§ Scripts that build objects

* * * * * * *

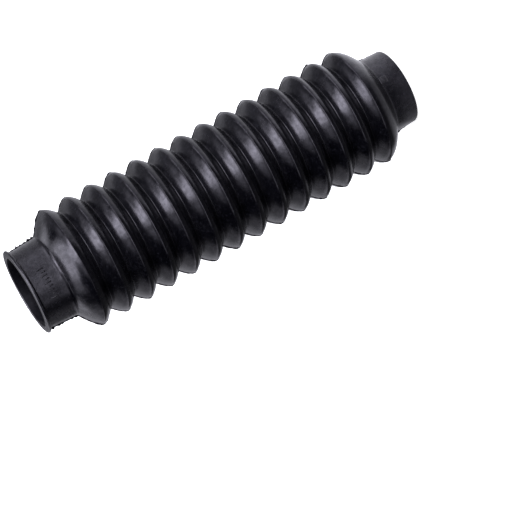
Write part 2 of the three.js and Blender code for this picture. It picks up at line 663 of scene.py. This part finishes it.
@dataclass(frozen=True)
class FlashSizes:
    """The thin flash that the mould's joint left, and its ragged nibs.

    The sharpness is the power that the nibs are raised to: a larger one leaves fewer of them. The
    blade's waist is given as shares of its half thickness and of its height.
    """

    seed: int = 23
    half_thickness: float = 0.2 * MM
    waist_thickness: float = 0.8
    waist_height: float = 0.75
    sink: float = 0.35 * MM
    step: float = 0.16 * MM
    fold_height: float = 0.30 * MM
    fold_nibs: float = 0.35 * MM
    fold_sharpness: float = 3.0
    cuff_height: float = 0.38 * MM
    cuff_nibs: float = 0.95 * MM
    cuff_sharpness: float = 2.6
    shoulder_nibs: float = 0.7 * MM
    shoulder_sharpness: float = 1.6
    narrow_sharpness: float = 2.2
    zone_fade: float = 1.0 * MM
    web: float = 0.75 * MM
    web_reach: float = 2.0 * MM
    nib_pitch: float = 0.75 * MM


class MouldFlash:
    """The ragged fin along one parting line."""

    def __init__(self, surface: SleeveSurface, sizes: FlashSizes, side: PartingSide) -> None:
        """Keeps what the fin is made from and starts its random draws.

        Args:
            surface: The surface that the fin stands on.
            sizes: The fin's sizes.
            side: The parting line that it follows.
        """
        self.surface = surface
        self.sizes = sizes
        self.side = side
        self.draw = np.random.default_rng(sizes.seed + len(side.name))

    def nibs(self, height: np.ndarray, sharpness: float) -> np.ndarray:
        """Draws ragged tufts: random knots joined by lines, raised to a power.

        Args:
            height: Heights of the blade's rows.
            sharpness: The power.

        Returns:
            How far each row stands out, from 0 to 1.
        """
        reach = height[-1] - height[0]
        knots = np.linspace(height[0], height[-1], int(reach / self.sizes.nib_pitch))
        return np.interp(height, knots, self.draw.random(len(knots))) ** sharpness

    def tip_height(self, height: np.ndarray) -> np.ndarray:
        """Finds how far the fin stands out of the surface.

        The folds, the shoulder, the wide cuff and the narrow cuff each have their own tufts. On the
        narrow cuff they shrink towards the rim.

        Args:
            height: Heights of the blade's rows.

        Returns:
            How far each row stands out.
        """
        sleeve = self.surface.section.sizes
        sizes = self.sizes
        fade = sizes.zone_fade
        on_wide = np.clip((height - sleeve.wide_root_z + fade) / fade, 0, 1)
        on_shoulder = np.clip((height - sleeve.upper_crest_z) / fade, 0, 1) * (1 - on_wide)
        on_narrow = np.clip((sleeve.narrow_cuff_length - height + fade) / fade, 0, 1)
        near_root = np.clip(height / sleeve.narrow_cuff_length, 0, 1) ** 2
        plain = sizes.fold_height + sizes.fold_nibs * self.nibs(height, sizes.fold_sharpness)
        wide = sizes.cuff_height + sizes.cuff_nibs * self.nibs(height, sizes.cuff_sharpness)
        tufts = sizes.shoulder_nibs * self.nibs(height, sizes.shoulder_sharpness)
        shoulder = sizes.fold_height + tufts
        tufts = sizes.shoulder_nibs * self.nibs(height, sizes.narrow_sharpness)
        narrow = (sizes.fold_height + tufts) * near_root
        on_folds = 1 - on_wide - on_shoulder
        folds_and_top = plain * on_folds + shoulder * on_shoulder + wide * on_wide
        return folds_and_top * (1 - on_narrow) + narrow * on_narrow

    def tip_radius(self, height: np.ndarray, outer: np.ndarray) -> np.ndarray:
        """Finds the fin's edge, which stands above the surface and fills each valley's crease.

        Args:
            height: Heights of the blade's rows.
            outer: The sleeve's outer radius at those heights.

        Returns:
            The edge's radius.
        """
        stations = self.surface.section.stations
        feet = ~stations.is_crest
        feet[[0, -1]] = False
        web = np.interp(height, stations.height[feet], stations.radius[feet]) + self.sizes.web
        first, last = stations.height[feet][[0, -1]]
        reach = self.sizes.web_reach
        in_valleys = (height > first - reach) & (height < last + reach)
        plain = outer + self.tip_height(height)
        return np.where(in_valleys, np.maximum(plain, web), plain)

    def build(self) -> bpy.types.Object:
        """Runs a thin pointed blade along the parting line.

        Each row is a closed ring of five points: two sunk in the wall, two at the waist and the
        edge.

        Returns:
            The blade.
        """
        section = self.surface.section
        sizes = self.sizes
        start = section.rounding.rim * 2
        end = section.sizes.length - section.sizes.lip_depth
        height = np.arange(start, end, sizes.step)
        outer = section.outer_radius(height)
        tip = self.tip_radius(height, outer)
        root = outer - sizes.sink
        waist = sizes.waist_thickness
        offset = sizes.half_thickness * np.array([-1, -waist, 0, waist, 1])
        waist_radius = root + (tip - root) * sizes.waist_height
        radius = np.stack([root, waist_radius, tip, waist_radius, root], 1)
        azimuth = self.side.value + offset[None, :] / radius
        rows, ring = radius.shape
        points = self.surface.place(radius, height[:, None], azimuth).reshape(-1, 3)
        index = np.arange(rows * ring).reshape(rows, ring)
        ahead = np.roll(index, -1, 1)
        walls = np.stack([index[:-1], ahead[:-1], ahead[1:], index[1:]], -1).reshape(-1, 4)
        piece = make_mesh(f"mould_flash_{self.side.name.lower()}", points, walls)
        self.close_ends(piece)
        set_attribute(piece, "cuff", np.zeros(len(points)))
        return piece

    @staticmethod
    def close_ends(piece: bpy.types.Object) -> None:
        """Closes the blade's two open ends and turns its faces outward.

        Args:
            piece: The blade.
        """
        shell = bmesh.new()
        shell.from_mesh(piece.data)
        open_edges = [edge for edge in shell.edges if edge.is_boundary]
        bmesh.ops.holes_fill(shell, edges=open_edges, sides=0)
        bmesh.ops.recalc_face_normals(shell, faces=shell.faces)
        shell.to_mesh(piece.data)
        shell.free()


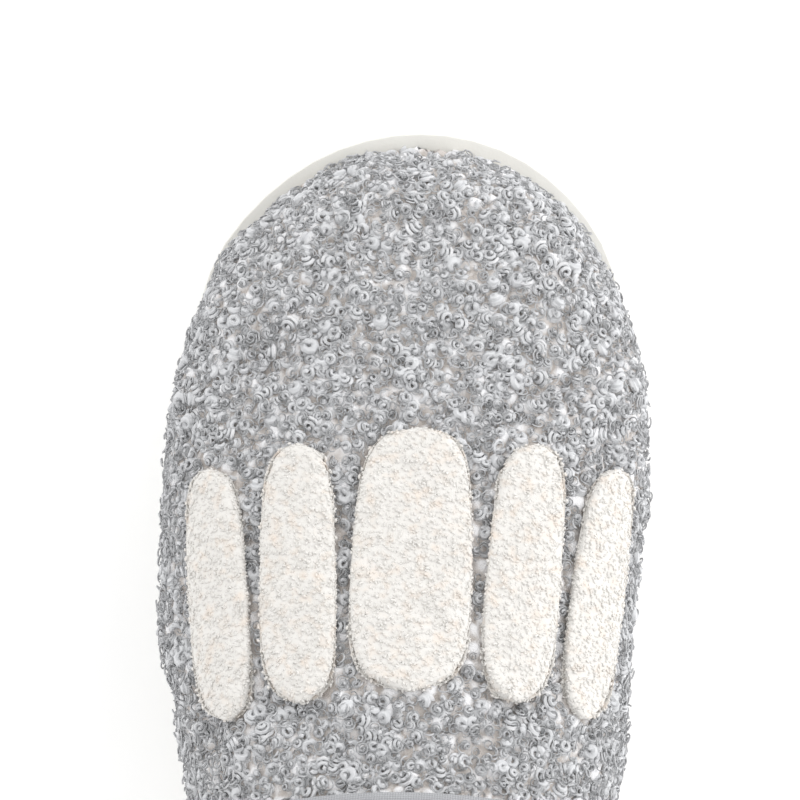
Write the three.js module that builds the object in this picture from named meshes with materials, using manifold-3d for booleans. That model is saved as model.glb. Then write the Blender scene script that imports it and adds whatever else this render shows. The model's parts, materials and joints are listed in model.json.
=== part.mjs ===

* * * * * * *

§ EXERCISE AIM
Go back to the listing above and please repeat it exactly.

§ IN RESPONSE
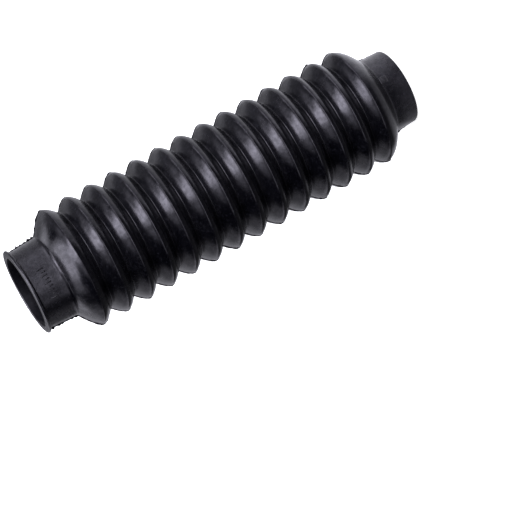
Write part 2 of the three.js and Blender code for this picture. It picks up at line 663 of scene.py. This part finishes it.
@dataclass(frozen=True)
class FlashSizes:
    """The thin flash that the mould's joint left, and its ragged nibs.

    The sharpness is the power that the nibs are raised to: a larger one leaves fewer of them. The
    blade's waist is given as shares of its half thickness and of its height.
    """

    seed: int = 23
    half_thickness: float = 0.2 * MM
    waist_thickness: float = 0.8
    waist_height: float = 0.75
    sink: float = 0.35 * MM
    step: float = 0.16 * MM
    fold_height: float = 0.30 * MM
    fold_nibs: float = 0.35 * MM
    fold_sharpness: float = 3.0
    cuff_height: float = 0.38 * MM
    cuff_nibs: float = 0.95 * MM
    cuff_sharpness: float = 2.6
    shoulder_nibs: float = 0.7 * MM
    shoulder_sharpness: float = 1.6
    narrow_sharpness: float = 2.2
    zone_fade: float = 1.0 * MM
    web: float = 0.75 * MM
    web_reach: float = 2.0 * MM
    nib_pitch: float = 0.75 * MM


class MouldFlash:
    """The ragged fin along one parting line."""

    def __init__(self, surface: SleeveSurface, sizes: FlashSizes, side: PartingSide) -> None:
        """Keeps what the fin is made from and starts its random draws.

        Args:
            surface: The surface that the fin stands on.
            sizes: The fin's sizes.
            side: The parting line that it follows.
        """
        self.surface = surface
        self.sizes = sizes
        self.side = side
        self.draw = np.random.default_rng(sizes.seed + len(side.name))

    def nibs(self, height: np.ndarray, sharpness: float) -> np.ndarray:
        """Draws ragged tufts: random knots joined by lines, raised to a power.

        Args:
            height: Heights of the blade's rows.
            sharpness: The power.

        Returns:
            How far each row stands out, from 0 to 1.
        """
        reach = height[-1] - height[0]
        knots = np.linspace(height[0], height[-1], int(reach / self.sizes.nib_pitch))
        return np.interp(height, knots, self.draw.random(len(knots))) ** sharpness

    def tip_height(self, height: np.ndarray) -> np.ndarray:
        """Finds how far the fin stands out of the surface.

        The folds, the shoulder, the wide cuff and the narrow cuff each have their own tufts. On the
        narrow cuff they shrink towards the rim.

        Args:
            height: Heights of the blade's rows.

        Returns:
            How far each row stands out.
        """
        sleeve = self.surface.section.sizes
        sizes = self.sizes
        fade = sizes.zone_fade
        on_wide = np.clip((height - sleeve.wide_root_z + fade) / fade, 0, 1)
        on_shoulder = np.clip((height - sleeve.upper_crest_z) / fade, 0, 1) * (1 - on_wide)
        on_narrow = np.clip((sleeve.narrow_cuff_length - height + fade) / fade, 0, 1)
        near_root = np.clip(height / sleeve.narrow_cuff_length, 0, 1) ** 2
        plain = sizes.fold_height + sizes.fold_nibs * self.nibs(height, sizes.fold_sharpness)
        wide = sizes.cuff_height + sizes.cuff_nibs * self.nibs(height, sizes.cuff_sharpness)
        tufts = sizes.shoulder_nibs * self.nibs(height, sizes.shoulder_sharpness)
        shoulder = sizes.fold_height + tufts
        tufts = sizes.shoulder_nibs * self.nibs(height, sizes.narrow_sharpness)
        narrow = (sizes.fold_height + tufts) * near_root
        on_folds = 1 - on_wide - on_shoulder
        folds_and_top = plain * on_folds + shoulder * on_shoulder + wide * on_wide
        return folds_and_top * (1 - on_narrow) + narrow * on_narrow

    def tip_radius(self, height: np.ndarray, outer: np.ndarray) -> np.ndarray:
        """Finds the fin's edge, which stands above the surface and fills each valley's crease.

        Args:
            height: Heights of the blade's rows.
            outer: The sleeve's outer radius at those heights.

        Returns:
            The edge's radius.
        """
        stations = self.surface.section.stations
        feet = ~stations.is_crest
        feet[[0, -1]] = False
        web = np.interp(height, stations.height[feet], stations.radius[feet]) + self.sizes.web
        first, last = stations.height[feet][[0, -1]]
        reach = self.sizes.web_reach
        in_valleys = (height > first - reach) & (height < last + reach)
        plain = outer + self.tip_height(height)
        return np.where(in_valleys, np.maximum(plain, web), plain)

    def build(self) -> bpy.types.Object:
        """Runs a thin pointed blade along the parting line.

        Each row is a closed ring of five points: two sunk in the wall, two at the waist and the
        edge.

        Returns:
            The blade.
        """
        section = self.surface.section
        sizes = self.sizes
        start = section.rounding.rim * 2
        end = section.sizes.length - section.sizes.lip_depth
        height = np.arange(start, end, sizes.step)
        outer = section.outer_radius(height)
        tip = self.tip_radius(height, outer)
        root = outer - sizes.sink
        waist = sizes.waist_thickness
        offset = sizes.half_thickness * np.array([-1, -waist, 0, waist, 1])
        waist_radius = root + (tip - root) * sizes.waist_height
        radius = np.stack([root, waist_radius, tip, waist_radius, root], 1)
        azimuth = self.side.value + offset[None, :] / radius
        rows, ring = radius.shape
        points = self.surface.place(radius, height[:, None], azimuth).reshape(-1, 3)
        index = np.arange(rows * ring).reshape(rows, ring)
        ahead = np.roll(index, -1, 1)
        walls = np.stack([index[:-1], ahead[:-1], ahead[1:], index[1:]], -1).reshape(-1, 4)
        piece = make_mesh(f"mould_flash_{self.side.name.lower()}", points, walls)
        self.close_ends(piece)
        set_attribute(piece, "cuff", np.zeros(len(points)))
        return piece

    @staticmethod
    def close_ends(piece: bpy.types.Object) -> None:
        """Closes the blade's two open ends and turns its faces outward.

        Args:
            piece: The blade.
        """
        shell = bmesh.new()
        shell.from_mesh(piece.data)
        open_edges = [edge for edge in shell.edges if edge.is_boundary]
        bmesh.ops.holes_fill(shell, edges=open_edges, sides=0)
        bmesh.ops.recalc_face_normals(shell, faces=shell.faces)
        shell.to_mesh(piece.data)
        shell.free()


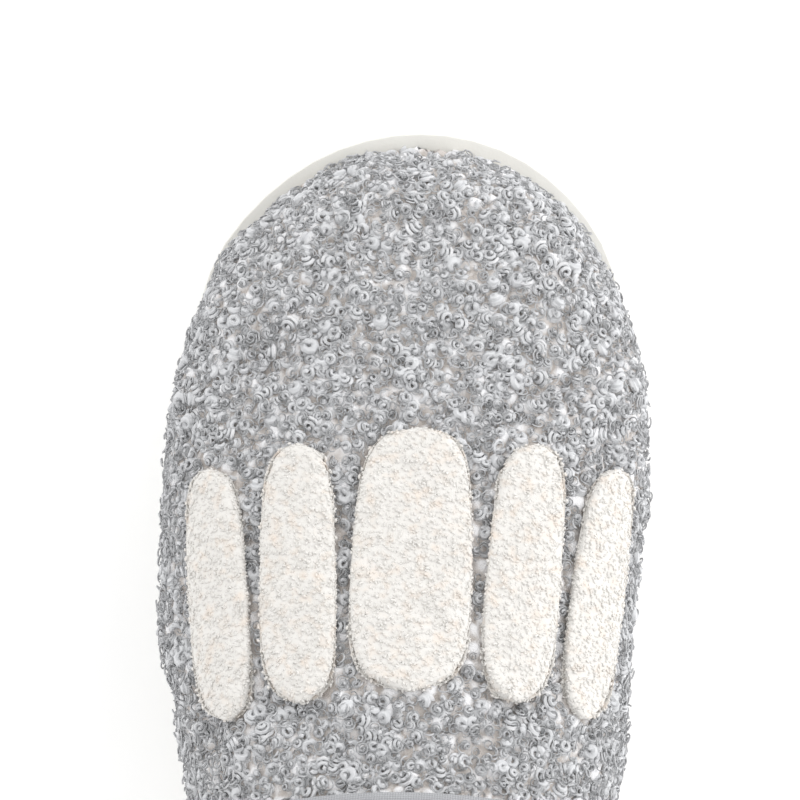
Write the three.js module that builds the object in this picture from named meshes with materials, using manifold-3d for booleans. That model is saved as model.glb. Then write the Blender scene script that imports it and adds whatever else this render shows. The model's parts, materials and joints are listed in model.json.
=== part.mjs ===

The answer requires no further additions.